■ WHAT TO DO
Set down exactly the lines from the one with "obj.parent = empty" to the one with "imported = [obj", both included, and no line outside that range.

■ EXCERPTED DATA
=-=-=-=-=
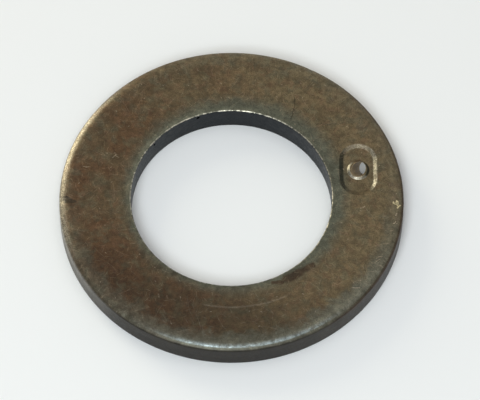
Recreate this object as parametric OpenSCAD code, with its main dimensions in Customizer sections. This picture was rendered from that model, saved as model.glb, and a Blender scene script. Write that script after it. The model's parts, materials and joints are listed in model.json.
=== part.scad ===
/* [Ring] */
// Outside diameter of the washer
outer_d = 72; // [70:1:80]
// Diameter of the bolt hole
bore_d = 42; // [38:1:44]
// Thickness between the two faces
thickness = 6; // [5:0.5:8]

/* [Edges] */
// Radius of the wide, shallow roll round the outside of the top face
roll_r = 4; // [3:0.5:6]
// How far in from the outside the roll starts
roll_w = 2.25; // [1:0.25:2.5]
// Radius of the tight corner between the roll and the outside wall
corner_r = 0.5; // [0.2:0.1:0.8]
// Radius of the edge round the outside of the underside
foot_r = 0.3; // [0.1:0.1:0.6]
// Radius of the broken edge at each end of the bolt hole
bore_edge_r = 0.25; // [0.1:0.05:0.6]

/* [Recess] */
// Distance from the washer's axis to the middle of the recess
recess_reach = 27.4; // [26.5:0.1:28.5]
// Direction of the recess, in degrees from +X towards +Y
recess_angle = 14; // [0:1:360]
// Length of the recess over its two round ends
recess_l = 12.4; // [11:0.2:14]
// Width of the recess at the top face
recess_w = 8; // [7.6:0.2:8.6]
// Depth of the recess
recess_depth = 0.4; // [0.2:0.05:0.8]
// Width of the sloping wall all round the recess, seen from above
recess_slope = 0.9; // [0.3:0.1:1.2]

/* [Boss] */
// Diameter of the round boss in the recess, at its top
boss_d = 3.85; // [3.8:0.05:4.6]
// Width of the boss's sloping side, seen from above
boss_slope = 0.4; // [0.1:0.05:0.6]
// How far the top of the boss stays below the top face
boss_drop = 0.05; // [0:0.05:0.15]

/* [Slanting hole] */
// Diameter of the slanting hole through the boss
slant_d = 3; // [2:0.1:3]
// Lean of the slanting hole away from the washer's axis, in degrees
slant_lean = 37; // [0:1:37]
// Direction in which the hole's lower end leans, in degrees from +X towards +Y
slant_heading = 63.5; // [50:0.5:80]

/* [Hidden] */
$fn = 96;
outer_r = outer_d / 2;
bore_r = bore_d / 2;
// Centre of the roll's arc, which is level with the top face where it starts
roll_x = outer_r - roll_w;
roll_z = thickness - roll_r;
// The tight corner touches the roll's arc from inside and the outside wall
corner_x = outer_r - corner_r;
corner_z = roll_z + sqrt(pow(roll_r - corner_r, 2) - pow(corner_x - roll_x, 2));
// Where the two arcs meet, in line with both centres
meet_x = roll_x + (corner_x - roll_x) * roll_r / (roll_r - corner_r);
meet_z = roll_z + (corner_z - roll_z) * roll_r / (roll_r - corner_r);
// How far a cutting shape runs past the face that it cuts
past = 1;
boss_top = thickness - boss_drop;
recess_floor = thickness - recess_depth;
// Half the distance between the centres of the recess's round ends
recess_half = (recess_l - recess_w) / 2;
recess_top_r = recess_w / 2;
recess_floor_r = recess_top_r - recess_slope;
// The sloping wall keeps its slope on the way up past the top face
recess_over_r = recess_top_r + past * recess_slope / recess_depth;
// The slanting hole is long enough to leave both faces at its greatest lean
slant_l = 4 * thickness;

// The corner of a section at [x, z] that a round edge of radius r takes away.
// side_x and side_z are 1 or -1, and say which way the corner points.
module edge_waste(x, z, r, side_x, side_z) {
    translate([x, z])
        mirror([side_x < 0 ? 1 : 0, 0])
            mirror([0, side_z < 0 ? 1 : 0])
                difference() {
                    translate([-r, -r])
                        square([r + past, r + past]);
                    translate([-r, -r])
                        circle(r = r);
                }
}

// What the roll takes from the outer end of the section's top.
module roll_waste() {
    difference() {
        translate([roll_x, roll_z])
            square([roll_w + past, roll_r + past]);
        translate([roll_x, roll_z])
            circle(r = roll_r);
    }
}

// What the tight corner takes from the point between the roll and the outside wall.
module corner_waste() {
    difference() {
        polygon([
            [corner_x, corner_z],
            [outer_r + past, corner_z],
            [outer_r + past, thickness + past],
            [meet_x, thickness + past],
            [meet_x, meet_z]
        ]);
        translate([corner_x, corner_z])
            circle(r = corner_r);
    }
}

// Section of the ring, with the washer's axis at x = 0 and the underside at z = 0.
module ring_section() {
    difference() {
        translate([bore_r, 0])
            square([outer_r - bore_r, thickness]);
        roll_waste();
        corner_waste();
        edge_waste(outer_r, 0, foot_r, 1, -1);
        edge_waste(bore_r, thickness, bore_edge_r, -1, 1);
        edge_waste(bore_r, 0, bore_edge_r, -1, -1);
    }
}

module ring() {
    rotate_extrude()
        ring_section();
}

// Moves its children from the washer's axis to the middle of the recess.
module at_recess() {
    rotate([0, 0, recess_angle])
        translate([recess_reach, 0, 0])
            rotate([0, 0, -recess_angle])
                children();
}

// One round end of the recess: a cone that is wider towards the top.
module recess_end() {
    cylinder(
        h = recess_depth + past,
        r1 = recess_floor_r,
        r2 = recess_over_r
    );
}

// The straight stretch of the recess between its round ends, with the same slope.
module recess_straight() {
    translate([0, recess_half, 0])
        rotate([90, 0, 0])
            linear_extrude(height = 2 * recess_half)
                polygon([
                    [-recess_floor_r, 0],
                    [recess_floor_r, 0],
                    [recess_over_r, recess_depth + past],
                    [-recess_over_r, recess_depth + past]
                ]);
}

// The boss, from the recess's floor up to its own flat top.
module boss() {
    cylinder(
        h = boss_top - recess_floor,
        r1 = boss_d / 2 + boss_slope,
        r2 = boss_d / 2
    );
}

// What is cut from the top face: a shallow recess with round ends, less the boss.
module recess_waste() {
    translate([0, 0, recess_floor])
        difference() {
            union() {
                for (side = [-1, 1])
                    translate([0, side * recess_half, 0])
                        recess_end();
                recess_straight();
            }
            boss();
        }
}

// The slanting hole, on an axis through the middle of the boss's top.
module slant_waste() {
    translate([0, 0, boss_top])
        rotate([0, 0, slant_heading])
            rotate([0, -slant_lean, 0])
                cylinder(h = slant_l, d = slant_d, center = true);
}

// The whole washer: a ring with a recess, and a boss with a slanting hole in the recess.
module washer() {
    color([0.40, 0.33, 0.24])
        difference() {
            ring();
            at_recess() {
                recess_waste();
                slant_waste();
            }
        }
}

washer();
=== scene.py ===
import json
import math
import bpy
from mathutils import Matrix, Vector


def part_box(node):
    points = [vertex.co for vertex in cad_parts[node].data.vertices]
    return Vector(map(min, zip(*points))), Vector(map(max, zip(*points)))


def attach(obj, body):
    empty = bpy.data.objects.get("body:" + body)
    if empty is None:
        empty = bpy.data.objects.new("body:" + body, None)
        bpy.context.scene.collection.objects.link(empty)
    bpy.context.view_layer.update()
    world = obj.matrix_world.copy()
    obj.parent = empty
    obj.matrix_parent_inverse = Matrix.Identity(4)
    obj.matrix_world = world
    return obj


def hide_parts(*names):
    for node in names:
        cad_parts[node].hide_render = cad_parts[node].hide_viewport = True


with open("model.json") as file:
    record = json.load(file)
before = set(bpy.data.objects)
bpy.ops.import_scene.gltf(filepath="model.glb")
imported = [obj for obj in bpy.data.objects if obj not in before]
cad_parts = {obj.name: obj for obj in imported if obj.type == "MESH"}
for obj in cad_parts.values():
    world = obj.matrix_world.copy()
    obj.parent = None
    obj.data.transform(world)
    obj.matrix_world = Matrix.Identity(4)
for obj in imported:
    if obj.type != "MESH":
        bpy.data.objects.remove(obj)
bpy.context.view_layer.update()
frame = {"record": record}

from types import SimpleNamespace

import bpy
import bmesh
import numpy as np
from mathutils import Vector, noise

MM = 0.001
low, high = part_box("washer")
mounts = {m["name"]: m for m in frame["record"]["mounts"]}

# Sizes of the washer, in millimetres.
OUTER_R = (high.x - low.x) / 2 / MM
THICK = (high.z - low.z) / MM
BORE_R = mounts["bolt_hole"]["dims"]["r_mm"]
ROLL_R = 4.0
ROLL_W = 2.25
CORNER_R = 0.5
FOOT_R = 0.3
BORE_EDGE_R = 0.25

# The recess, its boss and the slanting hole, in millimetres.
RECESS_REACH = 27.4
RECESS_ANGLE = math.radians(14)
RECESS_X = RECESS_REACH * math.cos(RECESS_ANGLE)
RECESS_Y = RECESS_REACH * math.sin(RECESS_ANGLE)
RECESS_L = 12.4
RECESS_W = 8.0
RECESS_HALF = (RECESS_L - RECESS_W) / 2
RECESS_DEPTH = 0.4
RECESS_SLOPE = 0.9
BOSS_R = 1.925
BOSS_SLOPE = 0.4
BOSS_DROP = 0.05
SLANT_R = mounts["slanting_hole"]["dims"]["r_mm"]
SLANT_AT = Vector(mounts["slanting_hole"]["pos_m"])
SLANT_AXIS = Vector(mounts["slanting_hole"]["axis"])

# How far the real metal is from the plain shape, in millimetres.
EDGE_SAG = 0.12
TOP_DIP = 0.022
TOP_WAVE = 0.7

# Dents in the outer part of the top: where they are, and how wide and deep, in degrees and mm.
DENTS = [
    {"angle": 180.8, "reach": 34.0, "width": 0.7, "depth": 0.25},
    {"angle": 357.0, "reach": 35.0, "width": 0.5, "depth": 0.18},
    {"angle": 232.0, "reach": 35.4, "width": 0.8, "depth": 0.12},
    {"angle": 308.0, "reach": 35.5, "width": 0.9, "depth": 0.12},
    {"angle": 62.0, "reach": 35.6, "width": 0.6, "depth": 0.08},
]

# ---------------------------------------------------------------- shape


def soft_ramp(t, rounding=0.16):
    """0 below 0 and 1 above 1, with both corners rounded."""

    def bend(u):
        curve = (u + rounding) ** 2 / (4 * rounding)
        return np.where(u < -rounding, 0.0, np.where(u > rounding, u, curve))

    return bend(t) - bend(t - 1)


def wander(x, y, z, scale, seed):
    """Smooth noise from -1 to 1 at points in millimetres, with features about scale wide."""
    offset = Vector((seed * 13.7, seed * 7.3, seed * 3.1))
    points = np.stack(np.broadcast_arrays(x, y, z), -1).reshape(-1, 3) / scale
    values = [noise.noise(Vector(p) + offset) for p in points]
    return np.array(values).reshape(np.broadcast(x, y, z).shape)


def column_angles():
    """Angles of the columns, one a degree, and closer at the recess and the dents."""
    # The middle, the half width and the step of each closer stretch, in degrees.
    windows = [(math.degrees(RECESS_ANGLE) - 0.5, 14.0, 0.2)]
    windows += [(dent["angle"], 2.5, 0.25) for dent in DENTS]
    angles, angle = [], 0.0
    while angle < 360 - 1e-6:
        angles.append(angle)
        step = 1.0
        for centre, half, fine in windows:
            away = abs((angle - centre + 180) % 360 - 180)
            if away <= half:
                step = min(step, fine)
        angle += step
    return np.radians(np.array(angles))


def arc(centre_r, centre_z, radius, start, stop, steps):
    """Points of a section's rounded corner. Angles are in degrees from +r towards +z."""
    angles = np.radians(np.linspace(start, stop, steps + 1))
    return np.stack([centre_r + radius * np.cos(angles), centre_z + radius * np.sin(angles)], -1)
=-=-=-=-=
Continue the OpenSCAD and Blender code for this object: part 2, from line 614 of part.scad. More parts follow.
=-=-=-=-=
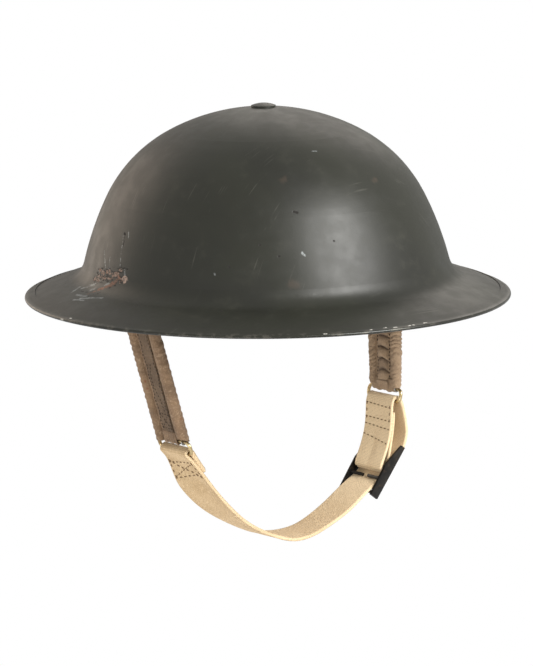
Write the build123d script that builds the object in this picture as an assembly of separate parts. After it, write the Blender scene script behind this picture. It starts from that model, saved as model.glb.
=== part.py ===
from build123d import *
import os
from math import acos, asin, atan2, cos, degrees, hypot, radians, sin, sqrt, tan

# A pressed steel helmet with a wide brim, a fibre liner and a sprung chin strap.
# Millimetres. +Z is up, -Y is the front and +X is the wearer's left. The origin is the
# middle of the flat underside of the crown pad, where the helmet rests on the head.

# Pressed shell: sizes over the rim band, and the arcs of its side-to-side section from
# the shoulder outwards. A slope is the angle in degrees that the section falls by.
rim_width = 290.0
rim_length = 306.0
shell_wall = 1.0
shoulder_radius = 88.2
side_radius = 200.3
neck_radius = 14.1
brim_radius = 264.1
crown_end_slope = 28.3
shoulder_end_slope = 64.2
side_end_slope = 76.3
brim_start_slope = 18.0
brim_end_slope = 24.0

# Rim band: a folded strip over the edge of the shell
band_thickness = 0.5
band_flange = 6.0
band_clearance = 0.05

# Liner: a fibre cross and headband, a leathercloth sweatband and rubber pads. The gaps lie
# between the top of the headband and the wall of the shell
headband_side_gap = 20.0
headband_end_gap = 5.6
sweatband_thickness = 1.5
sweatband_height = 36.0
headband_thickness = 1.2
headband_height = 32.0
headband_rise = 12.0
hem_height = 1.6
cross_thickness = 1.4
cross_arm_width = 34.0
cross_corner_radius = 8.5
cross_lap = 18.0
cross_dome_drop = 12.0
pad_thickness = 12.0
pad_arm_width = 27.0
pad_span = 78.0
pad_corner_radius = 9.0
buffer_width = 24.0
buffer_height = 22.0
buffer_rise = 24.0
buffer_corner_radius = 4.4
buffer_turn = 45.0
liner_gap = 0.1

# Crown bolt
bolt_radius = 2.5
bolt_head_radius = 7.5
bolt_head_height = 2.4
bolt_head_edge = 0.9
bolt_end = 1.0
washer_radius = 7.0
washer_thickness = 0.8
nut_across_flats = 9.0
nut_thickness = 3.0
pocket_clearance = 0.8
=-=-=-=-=
■ THE RESPONSE
    obj.parent = empty
    obj.matrix_parent_inverse = Matrix.Identity(4)
    obj.matrix_world = world
    return obj


def hide_parts(*names):
    for node in names:
        cad_parts[node].hide_render = cad_parts[node].hide_viewport = True


with open("model.json") as file:
    record = json.load(file)
before = set(bpy.data.objects)
bpy.ops.import_scene.gltf(filepath="model.glb")
imported = [obj for obj in bpy.data.objects if obj not in before]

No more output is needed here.